Request |
Report how many lines contain "handed". Give the number and nothing else.

• • • • •

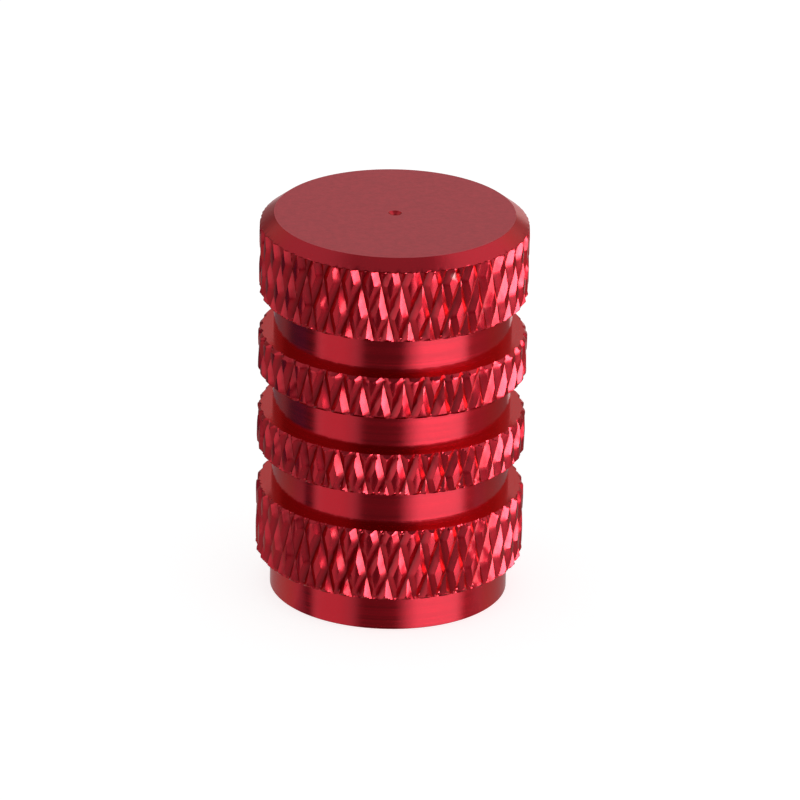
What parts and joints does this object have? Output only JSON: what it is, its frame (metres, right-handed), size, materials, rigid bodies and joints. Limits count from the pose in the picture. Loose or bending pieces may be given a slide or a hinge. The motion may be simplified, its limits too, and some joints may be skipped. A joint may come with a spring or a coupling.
{
  "type": "tyre valve cap",
  "caption": "Short round screw cap for a tyre valve: turned, with diamond knurled bands between plain grooves, a bevelled flat top, a blind threaded hole and a rubber seal washer.",
  "frame": {"origin": "centre of the open end's rim, on the cap's axis, where the cap stands on a surface", "axes": "+Z along the cap's axis, from the open end to the closed top; the mark of rotation about Z is arbitrary"},
  "size_m": [0.01, 0.01, 0.0148],
  "materials": {
    "anodised_red": "turned and knurled aluminium, anodised red: glossy groove floors and knurl, fine matt top",
    "black_rubber": "matt black moulded rubber"
  },
  "bodies": {
    "root": {"cap_body": "anodised_red", "seal_washer": "black_rubber"}
  },
  "joints": []
}
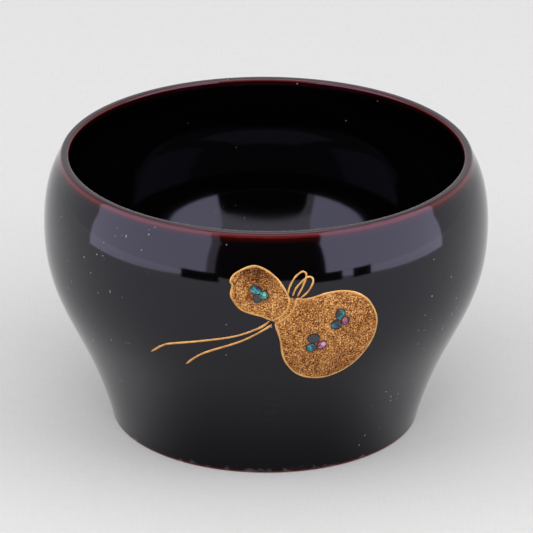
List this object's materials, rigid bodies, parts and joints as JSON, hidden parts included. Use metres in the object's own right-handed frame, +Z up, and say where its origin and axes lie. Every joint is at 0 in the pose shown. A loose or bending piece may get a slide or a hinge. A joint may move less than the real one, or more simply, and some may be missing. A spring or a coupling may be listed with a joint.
{
  "type": "lacquered serving bowl",
  "caption": "Turned wooden serving bowl in near-black lacquer with a red edge, and a gourd in gold powder, gold line and shell on its wall.",
  "frame": {"origin": "middle of the foot, on the surface the bowl stands on", "axes": "+Z up along the turning axis, the front with the gourd faces -Y"},
  "size_m": [0.186, 0.1865, 0.1173],
  "materials": {
    "turned_wood": "sealed, unpolished, covered by lacquer",
    "dark_lacquer": "deep gloss, near black over red",
    "base_lacquer": "gloss, lightly worn",
    "raised_gold": "burnished, slightly granular",
    "gold_powder": "sprinkled powder, granular and dull",
    "shell_teal": "iridescent shell, teal",
    "shell_green": "iridescent shell, green",
    "shell_blue": "iridescent shell, dark blue",
    "shell_rose": "iridescent shell, rose"
  },
  "bodies": {
    "root": {"wood_core": "turned_wood", "lacquer_base_coat": "base_lacquer", "lacquer_outer_coat": "dark_lacquer", "lacquer_inner_coat": "dark_lacquer", "waist_cord_upper": "raised_gold", "waist_cord_lower": "raised_gold", "small_bulb_outline": "raised_gold", "large_bulb_outline": "raised_gold", "cord_bow": "raised_gold", "cord_tail_upper": "raised_gold", "cord_tail_lower": "raised_gold", "gourd_vein": "raised_gold", "gourd_small_bulb": "gold_powder", "gourd_large_bulb": "gold_powder", "gourd_waist": "gold_powder", "shell_chip_1": "shell_teal", "shell_chip_2": "shell_green", "shell_chip_3": "shell_blue", "shell_chip_4": "shell_teal", "shell_chip_5": "shell_rose", "shell_chip_6": "shell_blue", "shell_chip_7": "shell_teal", "shell_chip_8": "shell_blue", "shell_chip_9": "shell_rose"}
  },
  "joints": []
}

• • • • •

Exercise answer |
2